Alongside writing, Ayache directs and performs, with his upcoming directing role of Sheridan College’s 2025 graduating class for a musical adaptation of his play Small Gods (at the Start of the World).

Frances Končan

Frances Končan (she/they) is an Anishinaabe and Slovene playwright currently living in Vancouver, British Columbia, within the shared, unceded, ancestral territories of the xʷməθkʷəy̓əm (Musqueam), Sḵwx̱wú7mesh (Squamish), and səlilwətaɬ (Tsleil-Waututh) Nations. Originally from Couchiching First Nation, they grew up on Treaty 1 territory in Winnipeg, Manitoba and attended the University of Manitoba (BA Psychology) and the City University of New York Brooklyn College (MFA Playwriting). They are currently Assistant Professor of Playwriting at the University of British Columbia. Select plays include: Women of the Fur Trade, Space Girl, and zahgidiwin/love.

Makambe Simamba

Makambe K Simamba is a multiple award-winning playwright and actor. Select stage acting credits include The First Stone (New Harlem Productions), Serving Elizabeth (Thousand Islands Playhouse), GIANT (Ghost River Theatre), Winners and Losers (Chromatic Theatre), Bea (Sage Theatre), inVISIBLE (Handsome Alice Theatre) and SIA (Pyretic Productions). On screen, she can be seen in projects such as Star Trek: Strange New Worlds, Titans, True Dating Stories and more.

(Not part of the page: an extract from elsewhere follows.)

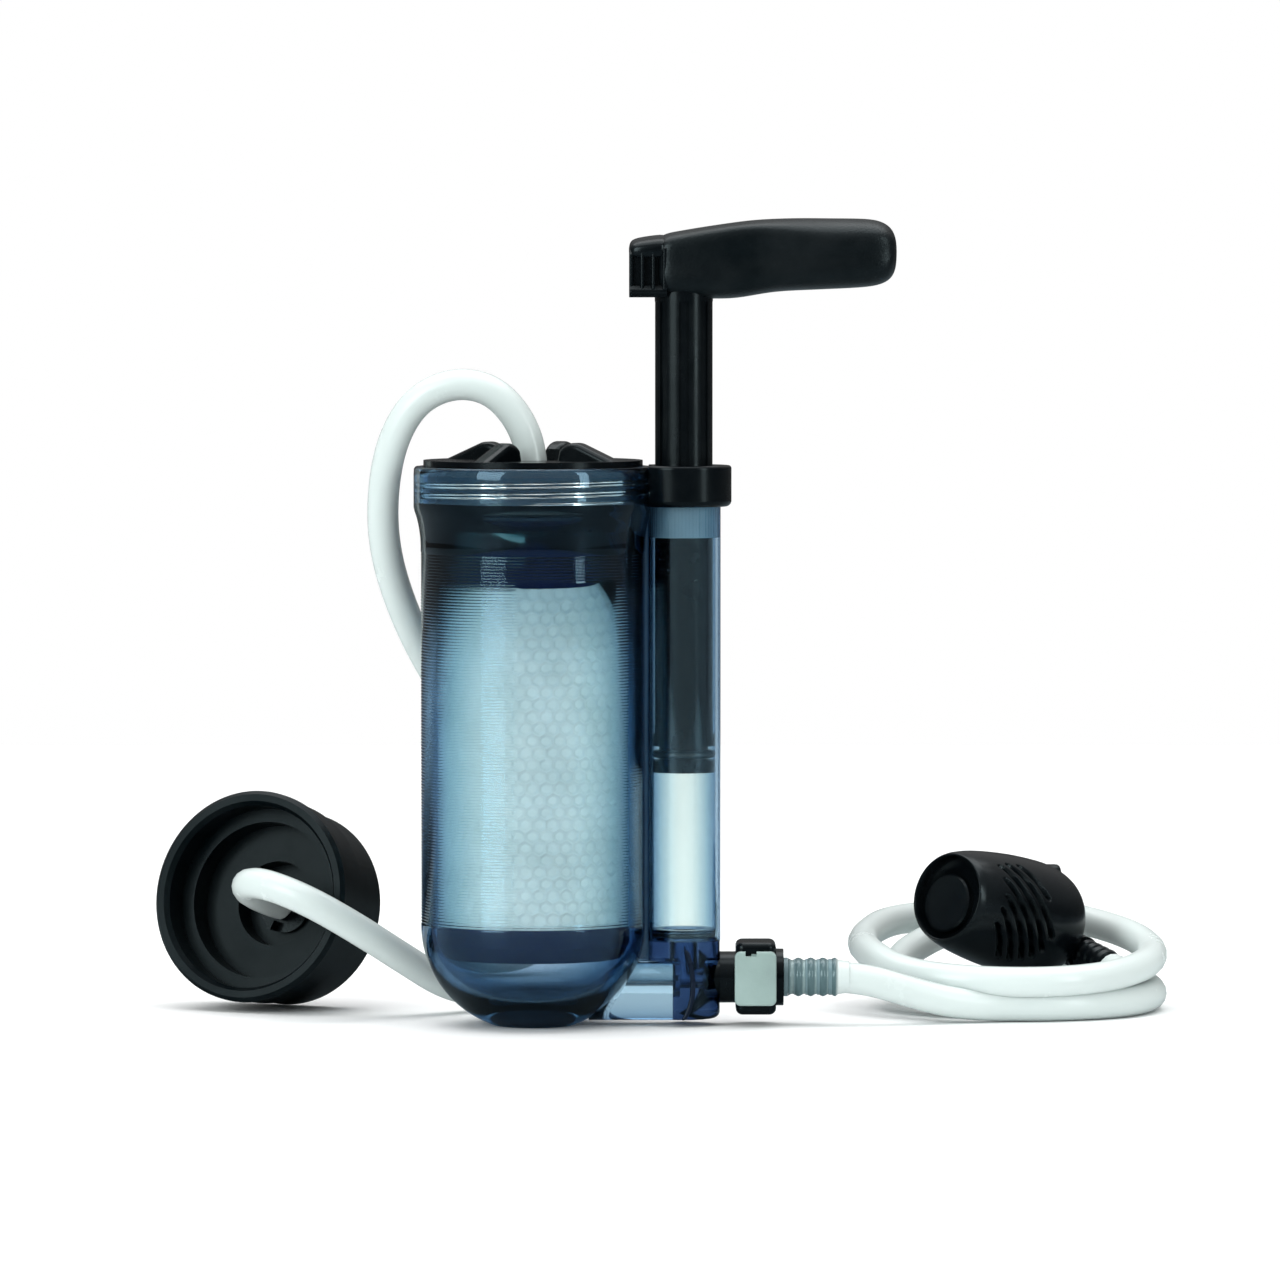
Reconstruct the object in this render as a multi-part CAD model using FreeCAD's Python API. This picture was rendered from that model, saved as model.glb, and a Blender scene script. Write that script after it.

As a playwright, her solo work includes the multiple Dora Award-Winning Our Fathers, Sons, Lovers and Little Brothers, A Chitenge Story and Makambe Speaks. Makambe’s works in progress have been supported by The Stratford Festival, Banff Playwright’s Lab, Downstage Theatre, Alberta Theatre Projects, b current performing arts, Citadel theatre, Obsidian Theatre, and Green Thumb Theatre.

Makambe was the 2020/21 Urjo Kareda Artist in Residence at the Tarragon theatre, and the co-host of Cahoots Theatre’s Blackstage Pass Podcast.

Makambe’s intention is to be of service to her community through her ability to tell stories.